The proposed rule would only permit a state law that provides protection to workers that “is greater than the protection” provided under the proposed rule. Until now, restrictions and regulations governing the use of non-compete agreements have existed exclusively at the state level. Historically, they were governed by common law principles, but many states have since enacted statutory restrictions. Very few states, such as California, have passed an outright ban along the lines of the FTC proposal. Instead, most have either regulated the terms of such agreements or imposed restrictions involving employees in certain occupations or those paid less than a certain amount. Thus, most state laws would be “superseded” (i.e., preempted) by the proposed rule.

4. The ban on non-competes has bipartisan support in Congress, with some Republicans opposing non-competes as undue restrictions on the flow of commerce.

Historically, congressional Republicans have aligned with the business community in resisting new restrictions on employment practices. However, because of the potential impact on the flow of commerce, the noncompete issue has drawn some Republican support. The bipartisan “Freedom to Compete Act,” introduced in the previous Congress, would impose a broad ban on noncompete agreements, with no exceptions, along the same lines at the FTC proposal.  Sen. Marco Rubio (R-FL), the bill’s lead sponsor, has justified the ban by stating:

American economic success has always relied on the power of free competition.  Noncompete agreements directly restrict free competition in the labor market, prohibiting employees’ freedom to join or start a competitor after they depart their current employer.  

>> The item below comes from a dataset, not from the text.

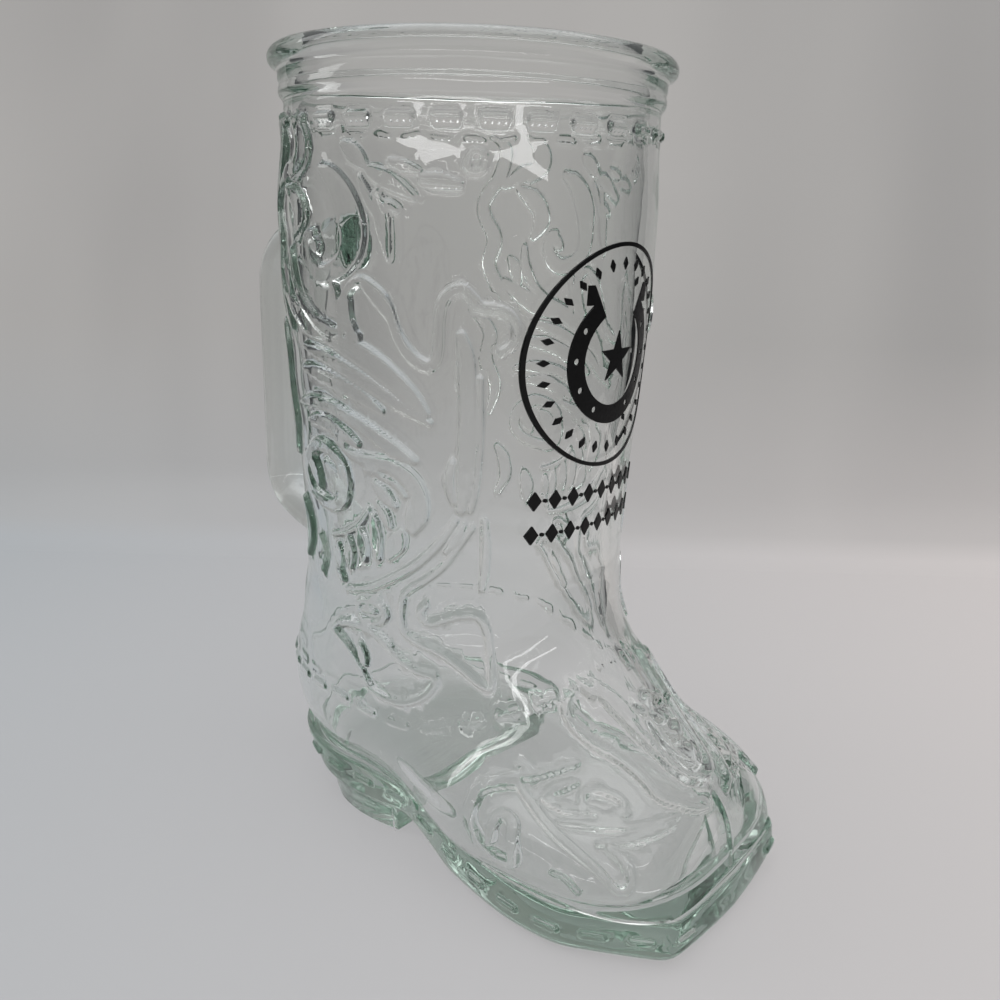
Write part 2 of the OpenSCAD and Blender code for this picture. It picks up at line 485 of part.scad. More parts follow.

5. The proposed rules are only the beginning of a long journey, with legal challenges and legislation likely to follow.

The FTC is expected to issue a final rule later this year and certainly by the end of the current administration’s term at the latest. Business community opponents are already promising a challenge in the courts, arguing that the FTC lacks statutory authority for the rules. The rule’s opponents feel emboldened by the U.S. Supreme Court’s demonstrated hostility to regulations, particularly when agencies expand their reach into new areas of federal regulation. However, regardless of what the courts decide, there is a chance Congress would act, given the aforementioned bipartisan hostility to non-compete agreements. A bipartisan group of senators led by Sens. Chris Murphy (D-CT) and Todd Young (R-IN) reintroduced the “Workforce Mobility Act,” which, like the proposed FTC rule, would ban all non-compete agreements except in limited cases of business sales. A separate bill is also expected to be reintroduced this Congress by Rep. Mike Garcia (R-CA), which would prohibit non-competes only for non-exempt employees (employees subject to FLSA overtime pay requirements). Both bills stalled in previous Congresses.